International buyers accounted for roughly $6 billion of 4Q25 acquisitions, underscoring a continued willingness to pay for exposure to U.S. commodities. Last year international capital reached a seven-year high for acquisitions of U.S. upstream assets. Besides the obvious Haynesville deals, buyers chased Gulf of Mexico and DJ Basin assets. International buying in U.S. upstream markets soared to a seven year high of $7.4 billion in 2025, only to be topped in the first month of 2026 as Mitsubishi made a blockbuster $7.5 billion purchase of Aethon Energy. That deal returned attention to the core Haynesville focus region as international buyers continue to prioritize Gulf Coast gas. With opportunities in the Haynesville becoming sparse, EIR expects buyers to look at other options including Eagle Ford and Anadarko Basin options for gas exposure.
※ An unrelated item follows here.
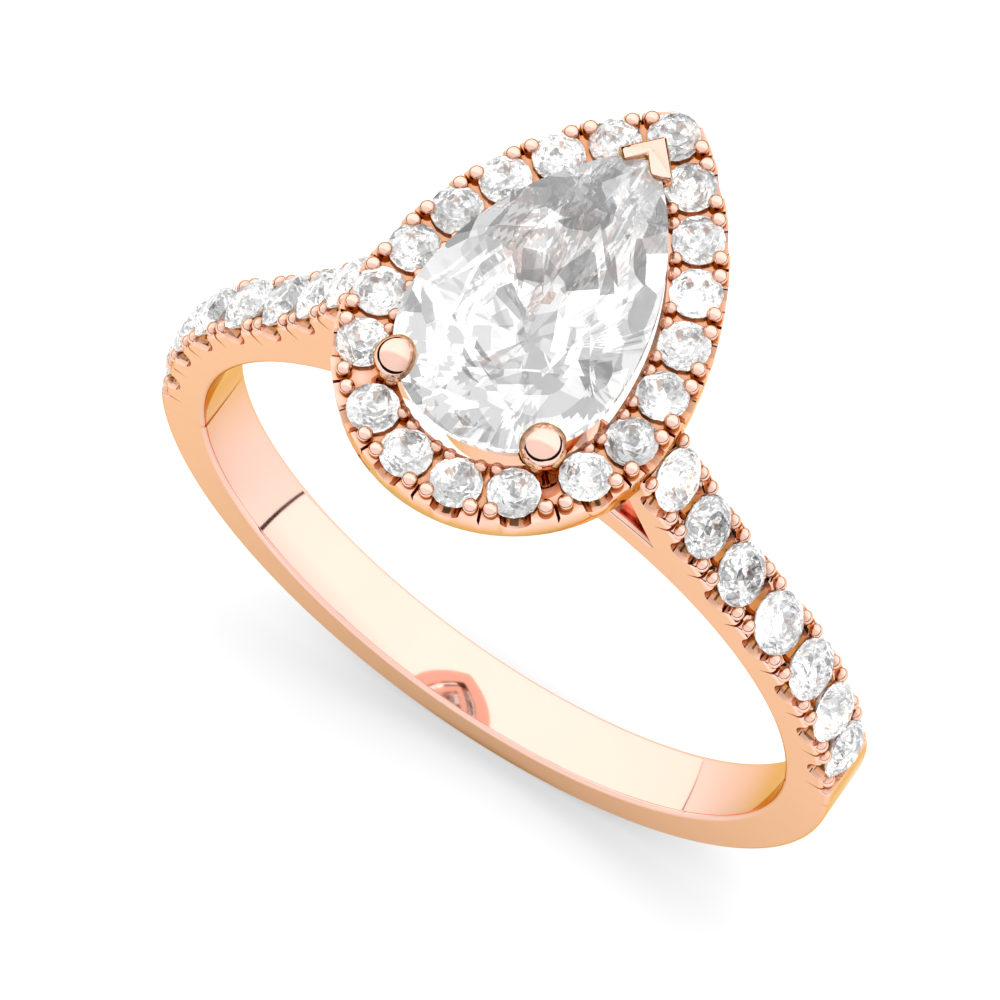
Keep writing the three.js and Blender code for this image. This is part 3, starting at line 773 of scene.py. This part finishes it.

At the same time, buyers deploying asset-backed securitization (ABS) have become increasingly influential, particularly in transactions centered on production-heavy assets with second-tier inventory, adding competition in segments that historically traded at wider discounts.
Deal flow in 4Q25 highlighted stronger activity outside the Permian’s premium corridors. Gulf Coast gas pricing continued to climb on intensifying demand, while Appalachia remained steady with public buyers prioritizing adjacency and operational fit. By contrast, Permian-only transactions were a minor portion of 4Q25 value reflecting the scarcity of top-tier packages coming to market and limited willingness among Permian pure-play E&Ps to exit. The few remaining private operators holding high-quality Permian assets are likely waiting for a more constructive crude price environment in order to receive top dollar. Given the challenge of buying back in, they may view current holdings as the last chance to make a big splash on a Permian sale. The biggest fourth quarter bet on the Permian came from SM Energy’s corporate merger with Civitas Resources, a multi-basin deal that also included significant holdings in the DJ Basin.
EIR’s analysis continues to show A&D or asset markets ascribing more value to inventory than public equities. This creates a strategic tension for public E&Ps: divestitures can crystallize value that equity markets do not fully recognize, but selling too much inventory raises concerns about duration. The result is a cautious posture from public companies that may favor matching non-core sales with acquisition opportunities in core focus regions that build operational synergies.
There were a couple noteworthy public E&P mergers in 2025 with the tie-ups of Crescent Energy with Vital Energy and the fourth quarter merger of SM Energy and Civitas Resources. These deals represent smaller public E&Ps like Civitas and Vital with challenging strategic options moving forward deciding to exit. However, the yardstick for markets approving of these types of deals is high with operational synergies expected. The lack of attractive strategic combinations has likely put a damper on further consolidation. But more multi-basin tie-ups always remain a possibility.
“Public equity investors are demanding precision in deals,” Dittmar said. “In 2025 investors rewarded deals that were clearly additive with overlapping operations, credible cost synergies and durable inventory quality but penalized transactions that looked like scale for scale’s sake. At the same time, private market clearing prices for inventory have stayed resilient, which is why we’re seeing a wider gap between what assets can fetch in M&A and how similar inventory is valued in equities. That gap is likely to keep non-core divestitures on the table in 2026 with the Anadarko Basin, Williston Basin and Utica likely focus regions.”
In Canada, EIR sees conditions that favor continued corporate consolidation. Canadian upstream M&A approached $20 billion in 2025, driven largely by Montney and Duvernay corporate activity. Compared with the U.S. where strong asset pricing can motivate portfolio disaggregation, Canada’s setup is more conducive to further scale-building combinations as operators seek scale to efficiently utilize infrastructure and market relevance.
“Canada has the ingredients for more consolidation,” Dittmar added. “The corporate market there is still working through the logic of scale by combining contiguous positions to improve capital efficiency. That contrasts to the U.S. market defined by strong A&D markets and diversity of buyer groups. If commodity prices stay range-bound, we expect Canada to remain an active arena for strategic combinations, while U.S. deal flow leans toward targeted asset trades and selective bolt-ons.”
As 2026 begins, EIR expects upstream M&A to remain active, led by A&D and supported by fresh private capital, ABS-backed buyers and sustained international interest. With fewer top-tier Permian packages transacting, the market’s center of gravity should continue to broaden toward gas-weighted plays and non-core regional opportunities. The key themes to watch are the durability of the equity-versus-M&A valuation gap, the pace of public-company divestitures and continued consolidation in Canada. “The biggest questions headed into 2026 will be around commodity prices and the strategic direction taken by public companies,” concluded Dittmar. “Price stability should keep markets rolling while an influx of volatility from multiple geopolitical risk factors could derail markets. We know private capital is ready to buy, the question is whether public E&Ps are ready to sell.”